Stanley Johnson (father of London Mayor Boris Johnson) followed her. What a superb raconteur he is! Regaling us with tales of his life both at home and abroad, I was particularly amused with one of his stories about his youth. Being a little shy of the opposite sex he asked his best friend (a bit of a roué it seemed) how to chat up girls – with a view to enticing them into bed I gather. “Find out what they like and then profess to like the same thing,” his friend said. “For example, if she says she likes apples, tell her you like apples too. Then follow up with – shall we go to bed!” Stanley thought his was a good idea so when he met a girl he fancied he said, “Do you like France?” She said she did. “And do you like Paris?” he added. “Yes I do,” she replied. “Well will you come there with me for the weekend?” said Stanley. To his surprise she said she would. So off they went, and when they got there they found a little café where Stanley ordered a bottle of wine and told her to stay there while he found a hotel. A few streets away he located a small hotel where his only dilemma was whether to book one room with two beds, two rooms, or best of all one room with a double bed. Having booked the latter he retraced his steps to the café. But couldn’t remember where it was! So the poor girl was left there, as he never did find it again. About 15 years later he chanced upon the girl, whose first words were, “And where did you get to?”
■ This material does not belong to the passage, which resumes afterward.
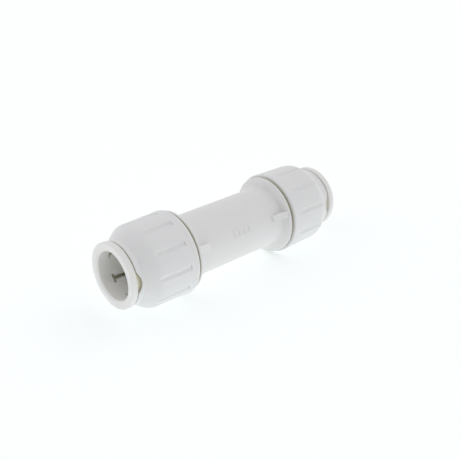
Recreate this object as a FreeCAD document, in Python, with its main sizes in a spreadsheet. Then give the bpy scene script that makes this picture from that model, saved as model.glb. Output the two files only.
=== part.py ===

Here’s the cover of his book. I bought a copy and hope it’s as hilarious as his talk was.
Talking of books, I’ve just received my copy of ‘Hero of the Fleet’. This is William Stone’s autobiography and contains a reproduction of the miniature I did of him, as well as several quotes of conversations I had with him. One of which was soon after my teeth implants were made in Hungary. I asked him if his teeth were his own, and was very impressed when he said they were (he being about 106 at the time). But his next sentence made me laugh out loud. “I know they’re mine because I paid for the buggers”, he said. Sadly William died this year, as did Harry Patch and Henry Allingham – the last three survivors of the First World War.
Another book came my way last week. This one is called ‘The Panda and the Prince’ and traces the story of the panda and how it became the symbol of the World Wildlife Fund.. The author used the drawing I did of Prince Philip a number of years ago at Buckingham Palace (he’s the Prince referred to in the title) in the pages of the book.
Also within the pages is an old photograph of me with a few of our top executives, just after we alighted from a helicopter in Hong Kong in the 70’s. I’m the slim character on the left, by the way.